Consider the Old Testament's list of saints.   Sinners and fighters, though saints in their deepest heart, and yearning for the peaceable kingdom of God.  Here is C.S. Lewis on Christian chivalry, from the book Present Concerns (Harcourt Brace & Company, 1986):

The word chivalry has meant at different times a good many different things - from heavy cavalry to giving a woman a seat in a train.  But if we want to understand chivalry as a distinct ideal from other ideals - if we want to isolate that particular conception of the man comme il fant  which was the special contribution of the Middle Ages to our culture - we cannot do better than turn to the words addressed to the greatest of all the imaginary knights in Mallory's Morte Darthur.   "Thou wert the meekest man, says Sir Ector to the dead Launcelot.  "Thou were the meekest man that ever ate in hall among ladies; and thou wert the sternest knight to thy mortal foe that ever put spear in the rest."

The important thing about this ideal is, of course, the double demand it makes on human nature.  The knight is a man of blood and iron, a man familiar with the sight of smashed faces and the ragged stumps of lopped-off limbs; he is also a demure, almost maidenlike, guest in a hall, a gentle, modest, unobtrusive man.  He is not compromise or happy mean between ferocity and meekness; he is fierce to the nth and meek to the nth.  When Launcelot heard himself pronounced the best knight in the world, "he wept as he had been a child that had been beaten."

What, you may ask, is the relevance of this ideal to the modern world.  It is terribly relevant.  It may or may not be practicable - the Middle Ages notoriously failed to obey it - but it is certainly practical; practical as the fact that men in a desert must find water or die. . . .  (Brute heroism without mercy and gentleness) is heroism by nature - heroism outside of the chivalrous tradition.

The medieval knight brought together two things which have no natural tendency to gravitate toward one another.  It brought them together for that very reason.  It taught humility and forbearance to the great warrior because everyone knew by experience how much he usually needed that lesson.  It demanded valour of the urbane and modest man because everyone knew that he was as likely as not to be a milksop. . . .
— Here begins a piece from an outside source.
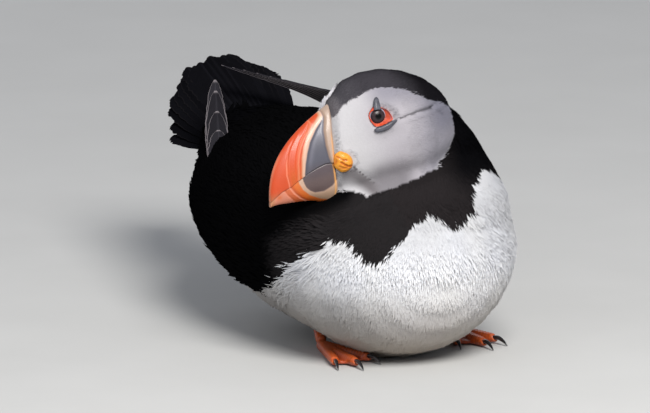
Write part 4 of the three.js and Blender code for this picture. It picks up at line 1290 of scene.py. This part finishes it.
# Loose small feathers over the right tip: where along it each begins and ends, and how far aside it ends.
LOOSE = [(0.42, 0.66, 4.6), (0.36, 0.6, 5.4), (0.3, 0.53, 6.6), (0.24, 0.44, 5.8)]
for name, tip in WING_TIPS.items():
    across = unit(tip["across"])
    root, middle, end = np.array(tip["line"], float)
    bow = middle - (root + end) / 2
    stack = []
    for i, share in enumerate(tip["reaches"]):
        knots = np.array([root, root + (middle - root) * (share + 1) / 2,
                          root + (end - root) * share + bow * (1 - share) * 2])
        shift = np.outer(tip["stack"], across * (i * 0.3) + np.array([0, 0, i + tip["start"]]))
        stack.append(dict(line=knots + shift, across=across, half=tip["half"] * (1 + 0.03 * i), cup=0.9,
                          lead=0.85))
    for start, stop, aside in LOOSE if name == "right" else []:
        first, last = (root + (end - root) * t + bow * 4 * t * (1 - t) for t in (start, stop))
        first, last = first - across * 2.5, last - across * aside
        stack.append(dict(line=np.array([first, (first + last) / 2 + [0, 0, 0.6], last]) + [0, 0, 2.0],
                          across=across + [0, 0, 0.25], half=1.7, cup=0.5))
    flight_feathers(f"wing_tip_{name}", stack, f"primaries_{name}", POINTED, TIP_RIM, TIP_BODY)

TAIL_BASE, TAIL_TIP = np.array([0.0, 128.0, 69.0]), np.array([8.0, 198.0, 88.0])
TAIL_ROLL, TAIL_HALF_BASE, TAIL_HALF_TIP, TAIL_FEATHERS = math.radians(13), 14.0, 21.5, 19
TAIL_FIRST = -1.36  # the outermost feather on the right, in half widths of the fan
TAIL_RIM, TAIL_BODY = (30, 28, 30), (14, 14, 17)
tail = []
tail_across = np.array([math.cos(TAIL_ROLL), 0, math.sin(TAIL_ROLL)])
for u in TAIL_FIRST + (1 - TAIL_FIRST) * np.arange(TAIL_FEATHERS) / (TAIL_FEATHERS - 1):
    reach = (1 - 0.2 * min(u * u, 1) - 0.85 * max(-u - 1, 0)) * rng.uniform(0.95, 1.03)
    knots = []
    for t in (0, 0.5, 1):
        wide = TAIL_HALF_BASE + (TAIL_HALF_TIP - TAIL_HALF_BASE) * t ** 0.8
        knots.append(TAIL_BASE + (TAIL_TIP - TAIL_BASE) * t * reach + tail_across * u * wide
                     + np.array([0, 0, 0.9 * (1 - abs(u)) - 3.6 * t * u * u]))
    tail.append(dict(line=knots, across=tail_across, half=5.9, cup=0.6, fray=0.07))
flight_feathers("tail_fan", tail, "tail", ROUND, TAIL_RIM, TAIL_BODY)

# ---- camera, light and floor ----
AZIMUTH, ELEVATION, DISTANCE = math.radians(26), math.radians(12), 7.0
TARGET = Vector((-25.9, 12.5, 62.2)) * MM
VIEW_WIDTH = 0.2708  # metres across the picture at the bird
SENSOR = 36
away = Vector((-math.sin(AZIMUTH) * math.cos(ELEVATION), -math.cos(AZIMUTH) * math.cos(ELEVATION),
               math.sin(ELEVATION)))
rightward = Vector((math.cos(AZIMUTH), -math.sin(AZIMUTH), 0))
camera = placed("camera", bpy.data.cameras.new("camera"))
camera.location = TARGET + away * DISTANCE
camera.rotation_euler = away.to_track_quat("Z", "Y").to_euler()
camera.data.sensor_width = SENSOR
camera.data.lens = SENSOR * DISTANCE / VIEW_WIDTH
bpy.context.scene.camera = camera


def area_light(name, direction, far, size, power, colour):
    lamp = bpy.data.lights.new(name, "AREA")
    lamp.shape = "DISK"
    lamp.size = size
    lamp.energy = power
    lamp.color = colour
    made = placed(name, lamp)
    direction = Vector(direction).normalized()
    made.location = TARGET + direction * far
    made.rotation_euler = direction.to_track_quat("Z", "Y").to_euler()


up = Vector((0, 0, 1))
area_light("key", away * 1.0 + rightward * 0.35 + up * 0.85, 1.6, 0.8, 35, (1, 0.98, 0.95))
area_light("fill", away * 0.7 - rightward * 0.8 + up * 0.5, 1.8, 1.4, 3.5, (0.93, 0.96, 1))
area_light("rim", away * -0.9 - rightward * 0.2 + up * 0.7, 1.8, 1.0, 3, (0.95, 0.97, 1))
world = bpy.data.worlds.new("studio")
world.use_nodes = True
world.node_tree.nodes["Background"].inputs["Color"].default_value = (0.86, 0.9, 1, 1)
world.node_tree.nodes["Background"].inputs["Strength"].default_value = 0.34
bpy.context.scene.world = world
bpy.context.scene.view_settings.view_transform = "Standard"

floor_paint, floor_tree, floor_shader = new_material("floor_paint", 0.8, 0.3)
floor_noise = noise_of(floor_tree, 60.0)
ramp = floor_tree.nodes.new("ShaderNodeValToRGB")
ramp.color_ramp.elements[0].color = (0.50, 0.50, 0.49, 1)
ramp.color_ramp.elements[1].color = (0.55, 0.55, 0.54, 1)
floor_tree.links.new(floor_noise, ramp.inputs["Fac"])
floor_tree.links.new(ramp.outputs["Color"], floor_shader.inputs["Base Color"])
FLOOR_HALF = 8000.0
corners = np.array([[-1, -1, 0], [1, -1, 0], [1, 1, 0], [-1, 1, 0]]) * FLOOR_HALF
make_object("floor", corners, [np.array([[0, 1, 2, 3]])], floor_paint, smooth=False)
If we cannot produce Launcelots, humanity falls into two sections - those who can deal in blood and iron but cannot be "meek in hall", and those who are "meek in hall" but useless in battle - for the third class, who are both brutal in peace and cowardly in war, need not here be discussed.  When this dissociation of the two halves of Launcelot occurs, history becomes a horribly simple affair. . . .  The man who combines both characters - the knight - is not a work of nature but of art; of that art which has human beings, instead of canvas or marble, for its medium.

In the world today there is a "liberal" or "enlightened" tradition which regards the combative side of man's nature as a pure, atavistic evil, and scouts the chivalrous sentiment as part of the "false glamour" of war.  And there is also a neo-heroic tradition which scouts the chivalrous sentiment as a weak sentimentality, which would raise from its grave (its shallow and unquiet grave!) the pre-Christian ferocity of Achilles by a "modern invocation". . . .
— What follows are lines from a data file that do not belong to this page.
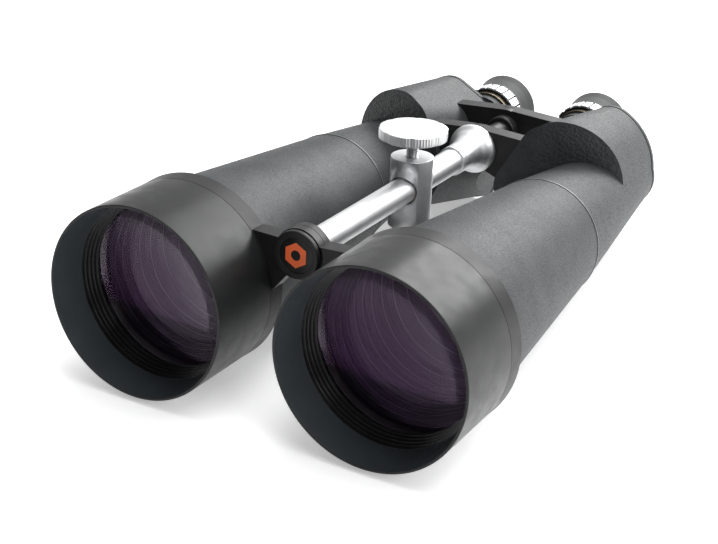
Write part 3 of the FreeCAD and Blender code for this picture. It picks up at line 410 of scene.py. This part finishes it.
def retainer(side):
    """Four glossy steps down to the glass, each with a rounded nose."""
    corners = [(RETAINER_RADIUS, RETAINER_END, 0), (RETAINER_RADIUS, RETAINER_START, 0)]
    for step in range(RETAINER_STEPS):
        radius = LIP_END_RADIUS - 0.2 - STEP_WIDTH * step
        corners.append((radius, RETAINER_START + STEP_DEPTH * step, 0.22))
        corners.append((radius, RETAINER_START + STEP_DEPTH * (step + 1), 0.12))
    corners.append((CLEAR_RADIUS, RETAINER_START + STEP_DEPTH * RETAINER_STEPS, 0.25))
    corners.append((CLEAR_RADIUS, RETAINER_END, 0.1))
    piece = lathe(side + "_retainer", corners, barrel_axis(side), MATERIALS["gloss_black"], FINE_TURN)
    stand_for(piece, side + "_lens_retainer", side + "_half")


LENS_RINGS = 24


def cap_points(vertex, curve, radius, steps, outward):
    """Points of a spherical face, from the axis out or from the rim in; curve < 0 is hollow."""
    points = []
    for step in range(steps + 1):
        reach = radius * step / steps
        sag = abs(curve) - math.sqrt(curve * curve - reach * reach)
        points.append((reach, vertex + (sag if curve > 0 else -sag)))
    return points if outward else points[::-1]


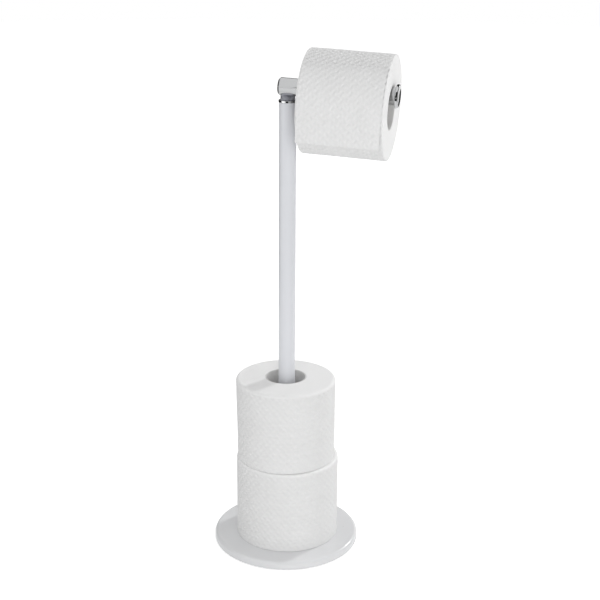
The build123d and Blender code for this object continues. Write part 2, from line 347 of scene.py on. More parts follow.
def mesh_from(name: str, skin: Skin, sharp_degrees: float) -> bpy.types.Mesh:
    """Puts a skin into a mesh in metres, its faces outwards and smooth between its sharp edges.

    Args:
        name: Name of the mesh.
        skin: The closed surface.
        sharp_degrees: Faces that meet at a larger angle than this stay sharp.

    Returns:
        The mesh, with the UV map "surface", and "winding" where the skin has one.
    """
    points = skin.points * METRE_PER_MM
    quads, quad_uv, fans, fan_uv = skin.quads, skin.quad_uv, skin.fans, skin.fan_uv
    quad_winding = skin.quad_winding
    middle = points.mean(axis=0)
    if enclosed(points - middle, quads, fans) < 0.0:
        quads, quad_uv = quads[:, ::-1], quad_uv[:, ::-1]
        fans, fan_uv = fans[:, ::-1], fan_uv[:, ::-1]
        quad_winding = None if quad_winding is None else quad_winding[:, ::-1]
    mesh = bpy.data.meshes.new(name)
    mesh.from_pydata(points.tolist(), [], quads.tolist() + fans.tolist())
    surface = mesh.uv_layers.new(name="surface")
    surface.data.foreach_set("uv", np.concatenate([quad_uv.ravel(), fan_uv.ravel()]).astype(np.float32))
    if quad_winding is not None:
        layers = mesh.uv_layers.new(name="winding")
        rest = np.zeros(fan_uv.size)
        layers.data.foreach_set("uv", np.concatenate([quad_winding.ravel(), rest]).astype(np.float32))
    mesh.shade_smooth()
    mesh.set_sharp_from_angle(angle=math.radians(sharp_degrees))
    mesh.update()
    return mesh


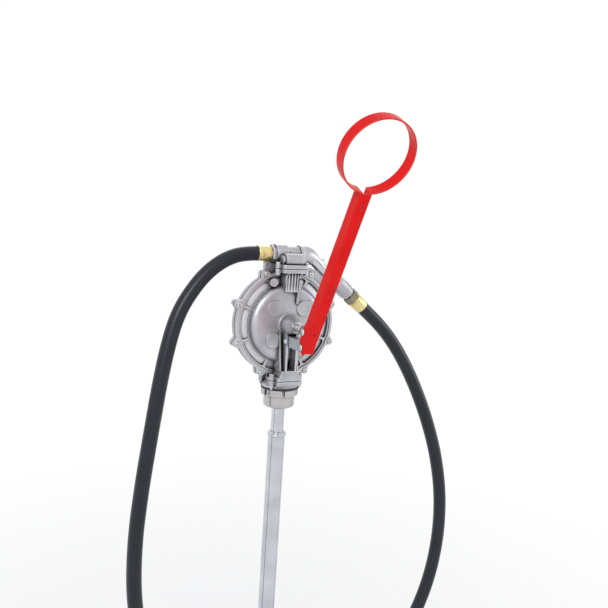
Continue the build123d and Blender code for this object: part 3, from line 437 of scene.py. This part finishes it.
def finish(name, dark, light, metallic, rough, bump, shade_and_grime=(0.02, 0.02, 0.018), shade_and_grime_share=0.0,
           wear_and_highlight=(0.8, 0.8, 0.8), wear_and_highlight_share=0.0, specular=0.5, rough_swing=0.1, **sizes):
    """A finish whose colour and gloss follow the surface group."""
    made, tree = new_material(name)
    skin = add(tree, "ShaderNodeBsdfPrincipled",
               values={"Metallic": metallic, "Specular IOR Level": specular})
    end = add(tree, "ShaderNodeOutputMaterial")
    group = add(tree, "ShaderNodeGroup", node_tree=SURFACE)
    for keyword, value in sizes.items():
        group.inputs[socket_name(keyword)].default_value = value
    tone = add(tree, "ShaderNodeValToRGB")
    shades = ((MOTTLE_DARK, dark), (MOTTLE_LIGHT, light))
    for element, (position, shade) in zip(tone.color_ramp.elements, shades):
        element.position, element.color = position, (*shade, 1)
    join(tree, group.outputs["Mottle"], tone.inputs["Fac"])
    # Edges take the worn colour: wear with a painted highlight.
    colour = tint(tree, tone.outputs["Color"], group.outputs["Edge"], wear_and_highlight, wear_and_highlight_share)
    # Corners take the grime colour: painted shade with some grime.
    colour = tint(tree, colour, group.outputs["Corner"], shade_and_grime, shade_and_grime_share)
    join(tree, colour, skin.inputs["Base Color"])
    gloss = add(tree, "ShaderNodeMapRange",
                values={"From Min": MOTTLE_DARK, "From Max": MOTTLE_LIGHT,
                        "To Min": rough + rough_swing / 2, "To Max": rough - rough_swing / 2})
    join(tree, group.outputs["Mottle"], gloss.inputs["Value"])
    grimy = GRIME_ROUGHNESS * shade_and_grime_share
    rougher = shifted(tree, gloss.outputs["Result"], group.outputs["Corner"], grimy)
    join(tree, rougher, skin.inputs["Roughness"])
    relief = add(tree, "ShaderNodeBump", values={"Strength": bump, "Distance": GRAIN_DEPTH})
    join(tree, group.outputs["Height"], relief.inputs["Height"])
    join(tree, group.outputs["Normal"], relief.inputs["Normal"])
    join(tree, relief.outputs["Normal"], skin.inputs["Normal"])
    join(tree, skin.outputs[0], end.inputs["Surface"])
    return made


# Each grime colour is painted shade in the corners with some grime; each worn colour is a painted edge
# highlight with some wear.
FINISHES = {
    "cast_alloy": finish("tumbled cast alloy", (0.39, 0.39, 0.42), (0.56, 0.56, 0.60), 0.78, 0.37, 0.14,
                         shade_and_grime=(0.030, 0.030, 0.024), shade_and_grime_share=1.0,
                         wear_and_highlight=(0.80, 0.80, 0.84), wear_and_highlight_share=0.8, edge_reach=0.0028, corner_reach=0.012),
    "diaphragm_rubber": finish("diaphragm rubber", (0.02, 0.02, 0.02), (0.05, 0.05, 0.05), 0, 0.6, 0.2),
    "gasket_rubber": finish("gasket rubber", (0.010, 0.010, 0.010), (0.022, 0.022, 0.022), 0, 0.5, 0.2,
                            wear_and_highlight=(0.10, 0.10, 0.10), wear_and_highlight_share=0.5),
    "bright_steel": finish("bright turned steel", (0.55, 0.56, 0.58), (0.72, 0.73, 0.75), 1, 0.32, 0.06,
                           shade_and_grime_share=0.6, grain_scale=500),
    "pin_steel": finish("zinc plated pins", (0.55, 0.62, 0.64), (0.72, 0.80, 0.82), 1, 0.3, 0.1,
                        shade_and_grime_share=0.4, grain_scale=400),
    "plated_steel": finish("bright plated steel", (0.50, 0.52, 0.56), (0.64, 0.66, 0.70), 1, 0.10, 0.03,
                           shade_and_grime_share=0.3, rough_swing=0.04, grain_scale=300),
    "link_steel": finish("grey link", (0.48, 0.52, 0.54), (0.60, 0.65, 0.67), 0.5, 0.4, 0.15,
                         shade_and_grime_share=0.7, wear_and_highlight=(0.7, 0.7, 0.7), wear_and_highlight_share=0.5),
    "brass": finish("rolled brass", (0.60, 0.43, 0.13), (0.76, 0.60, 0.25), 1, 0.3, 0.03,
                    shade_and_grime=(0.12, 0.07, 0.01), shade_and_grime_share=0.6, wear_and_highlight=(1.0, 0.9, 0.55), wear_and_highlight_share=0.4,
                    grain_scale=300, grain_share=0.2),
    "dull_brass": finish("dull brass", (0.20, 0.19, 0.13), (0.33, 0.31, 0.22), 0.85, 0.42, 0.15,
                         shade_and_grime_share=0.6, wear_and_highlight=(0.6, 0.58, 0.42), wear_and_highlight_share=0.4),
    "bung_alloy": finish("cast bung", (0.42, 0.41, 0.41), (0.58, 0.57, 0.57), 0.97, 0.20, 0.06,
                         shade_and_grime=(0.035, 0.035, 0.028), shade_and_grime_share=0.95,
                         wear_and_highlight=(0.9, 0.88, 0.88), wear_and_highlight_share=0.7),
    "foot_plastic": finish("foot plastic", (0.015, 0.015, 0.015), (0.03, 0.03, 0.03), 0, 0.5, 0.2),
    "hose_rubber": finish("hose rubber", (0.004, 0.007, 0.014), (0.008, 0.012, 0.022), 0, 0.34, 0.08,
                          specular=0.42),
    "lever_paint": finish("red powder coat", (0.80, 0.006, 0.006), (0.88, 0.010, 0.009), 0, 0.34, 0.08,
                          shade_and_grime=(0.25, 0.003, 0.003), shade_and_grime_share=0.5, wear_and_highlight=(1.0, 0.14, 0.10), wear_and_highlight_share=0.8,
                          grain_scale=700, wave_scale=250, grain_share=0.3, specular=0.12, edge_reach=0.0011),
}
print(len(FINISHES), "finishes")

# %% Dress the solids


def dress(piece, name):
    """Give a piece its finish in place of whatever it has."""
    piece.data.materials.clear()
    piece.data.materials.append(FINISHES[name])


for part in frame["record"]["subparts"]:
    dress(nodes[part["node"]], part["material_slot"])
dress(hose, "hose_rubber")
print("dressed", len(nodes), "nodes")

# %% [markdown]
# ## Screws, nuts and studs
#
# Eight screws with nuts clamp the covers through their lugs, four bolts hold the top casting and
# four nuts the bottom one. Every one of them is the same few steps of extruding and scaling a round
# or six-sided face, so one Geometry Nodes tree makes them all: its core sinks into a socket for a
# screw and stands up as the end of a stud for a nut. The points on which they stand are the only
# mesh that each piece starts from.

# %% Tree for the fasteners
FULL_TURN = 6.283
MOST_SOCKET = 3
SPIN_SEED = 11
WELD_DISTANCE = 0.000001
CHAMFER_SCALE = 0.86
CORE_STEP = 0.00001
CIRCLE_SIDES = 32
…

(However), there is still life in the tradition which the Middle Ages inaugurated.  But the maintenance of that life depends, in part, on knowing that the knightly character is art not nature - something that needs to be achieved, not something that can be relied upon to happen.  And this knowledge is specially necessary as we grow more democratic.  In previous centuries the vestiges of chivalry were kept alive by a specialized class, from whom they spread to other classes partly by imitation and partly by coercion.  Now, it seems, the people must either be chivalrous on its own resources, or else choose between the two remaining alternatives of brutality and softness. . . . The ideal embodied in Launcelot is "escapism" is a sense never dreamed of by those who use that word; it offers the only possible escape from a world divided between wolves who do not understand, and sheep who cannot defend, the things which make life desirable. . . .
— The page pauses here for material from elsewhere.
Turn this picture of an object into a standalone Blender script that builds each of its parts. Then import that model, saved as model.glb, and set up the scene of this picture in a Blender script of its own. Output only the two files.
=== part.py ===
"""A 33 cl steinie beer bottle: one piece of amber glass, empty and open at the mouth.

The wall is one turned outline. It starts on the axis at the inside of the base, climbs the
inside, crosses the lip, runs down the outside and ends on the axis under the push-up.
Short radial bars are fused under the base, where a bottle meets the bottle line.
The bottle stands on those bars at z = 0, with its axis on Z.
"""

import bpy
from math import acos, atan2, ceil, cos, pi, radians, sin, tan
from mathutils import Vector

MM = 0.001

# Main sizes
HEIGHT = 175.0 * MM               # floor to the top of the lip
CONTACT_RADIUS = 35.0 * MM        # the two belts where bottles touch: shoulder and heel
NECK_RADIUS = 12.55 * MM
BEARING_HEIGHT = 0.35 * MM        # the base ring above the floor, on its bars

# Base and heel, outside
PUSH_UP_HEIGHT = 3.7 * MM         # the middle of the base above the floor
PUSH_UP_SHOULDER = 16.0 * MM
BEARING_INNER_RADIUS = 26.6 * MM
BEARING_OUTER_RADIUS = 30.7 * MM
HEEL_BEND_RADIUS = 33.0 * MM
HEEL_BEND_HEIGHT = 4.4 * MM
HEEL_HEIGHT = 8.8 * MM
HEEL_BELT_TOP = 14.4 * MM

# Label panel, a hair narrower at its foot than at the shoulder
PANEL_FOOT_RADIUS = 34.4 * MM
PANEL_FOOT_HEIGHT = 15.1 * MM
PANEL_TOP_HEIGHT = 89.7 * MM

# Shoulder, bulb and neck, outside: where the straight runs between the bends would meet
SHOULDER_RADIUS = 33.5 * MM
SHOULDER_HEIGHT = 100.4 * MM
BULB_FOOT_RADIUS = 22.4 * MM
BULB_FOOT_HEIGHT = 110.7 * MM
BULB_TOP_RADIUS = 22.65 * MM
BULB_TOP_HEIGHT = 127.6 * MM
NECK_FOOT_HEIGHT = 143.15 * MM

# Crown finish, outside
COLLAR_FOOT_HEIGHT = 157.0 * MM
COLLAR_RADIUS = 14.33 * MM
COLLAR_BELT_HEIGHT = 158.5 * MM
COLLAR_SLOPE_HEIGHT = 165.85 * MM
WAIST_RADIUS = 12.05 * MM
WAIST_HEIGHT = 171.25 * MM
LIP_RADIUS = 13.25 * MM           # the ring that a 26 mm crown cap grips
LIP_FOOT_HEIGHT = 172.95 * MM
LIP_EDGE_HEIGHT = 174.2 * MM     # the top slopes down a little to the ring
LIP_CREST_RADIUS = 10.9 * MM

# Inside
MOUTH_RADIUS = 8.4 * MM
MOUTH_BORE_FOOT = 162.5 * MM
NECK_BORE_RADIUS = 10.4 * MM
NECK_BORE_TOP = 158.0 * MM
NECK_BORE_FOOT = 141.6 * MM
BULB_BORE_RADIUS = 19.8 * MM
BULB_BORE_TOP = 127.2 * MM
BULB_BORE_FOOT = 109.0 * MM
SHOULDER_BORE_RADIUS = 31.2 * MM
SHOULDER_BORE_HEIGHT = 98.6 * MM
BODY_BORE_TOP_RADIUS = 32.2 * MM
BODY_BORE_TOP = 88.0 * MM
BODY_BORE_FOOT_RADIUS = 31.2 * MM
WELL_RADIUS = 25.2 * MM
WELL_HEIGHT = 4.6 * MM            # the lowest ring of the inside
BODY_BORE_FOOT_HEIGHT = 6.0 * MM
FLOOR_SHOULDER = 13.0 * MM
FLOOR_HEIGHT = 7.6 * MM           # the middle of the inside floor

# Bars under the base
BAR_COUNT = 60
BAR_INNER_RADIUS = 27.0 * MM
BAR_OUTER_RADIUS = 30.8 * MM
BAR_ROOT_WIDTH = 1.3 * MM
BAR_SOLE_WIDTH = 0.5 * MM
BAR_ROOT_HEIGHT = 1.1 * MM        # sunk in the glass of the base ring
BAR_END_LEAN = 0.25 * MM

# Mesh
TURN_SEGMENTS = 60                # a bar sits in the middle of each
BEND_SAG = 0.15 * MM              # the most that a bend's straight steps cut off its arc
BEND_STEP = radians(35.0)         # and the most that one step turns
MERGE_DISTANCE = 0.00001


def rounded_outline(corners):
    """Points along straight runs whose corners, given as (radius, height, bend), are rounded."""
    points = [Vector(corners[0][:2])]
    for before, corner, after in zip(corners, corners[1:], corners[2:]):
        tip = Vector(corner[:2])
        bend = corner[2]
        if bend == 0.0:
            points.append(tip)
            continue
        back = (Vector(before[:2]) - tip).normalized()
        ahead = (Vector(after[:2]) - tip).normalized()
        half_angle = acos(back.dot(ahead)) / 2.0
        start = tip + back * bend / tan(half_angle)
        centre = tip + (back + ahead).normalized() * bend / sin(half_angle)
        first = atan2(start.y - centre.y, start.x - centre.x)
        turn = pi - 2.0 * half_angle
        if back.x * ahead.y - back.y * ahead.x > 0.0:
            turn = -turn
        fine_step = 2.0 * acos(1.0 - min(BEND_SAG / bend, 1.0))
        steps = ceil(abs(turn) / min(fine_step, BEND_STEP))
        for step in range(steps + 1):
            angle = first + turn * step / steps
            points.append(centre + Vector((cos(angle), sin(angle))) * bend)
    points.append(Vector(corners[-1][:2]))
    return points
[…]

"Those who can deal in blood and iron but cannot be 'meek in hall, and those who are 'meek in hall' but useless in battle."   If I may be so bold, speaking as a man who was never a soldier but who has long been a Christian controversialist, those who know me well can tell you that in my online debates I deal in blood and iron but am meek in hall, and I am always ready to reconcile, because that what God bids us all to do.  And though the Fathers, the Saints and Doctors of the Church often got caught up in (necessary) acrimonius debates, at night I believe they likely prayed for their adversaries, and for reconcilation and peace.

So, dear non-Anglican inquirer, do not despair in your investigation of Continuing Anglicanism when you see this kind of thing.  What is happening among us happened in the New Testament Church.  There were necessary battles on the one hand, but on the other there was this impetus, by the grace of the Holy Spirit, to transcend all that ugliness and to:

"Turn your eyes upon Jesus,
Look full in His wonderful face,
And the things of earth will grow strangely dim,
In the light of His glory and grace."

As a priest of the Orthodox Anglican Church, I can assure you that you will find this quest for Jesus here with us.  Our motto is, "Proclaiming Christ in Word & Sacrament".  That, at the end of the day, is what we're all about.  Fr. Thomas Crowder, who recently joined us, thus testified in so many words.

And with that, I hope to be done with this whole matter.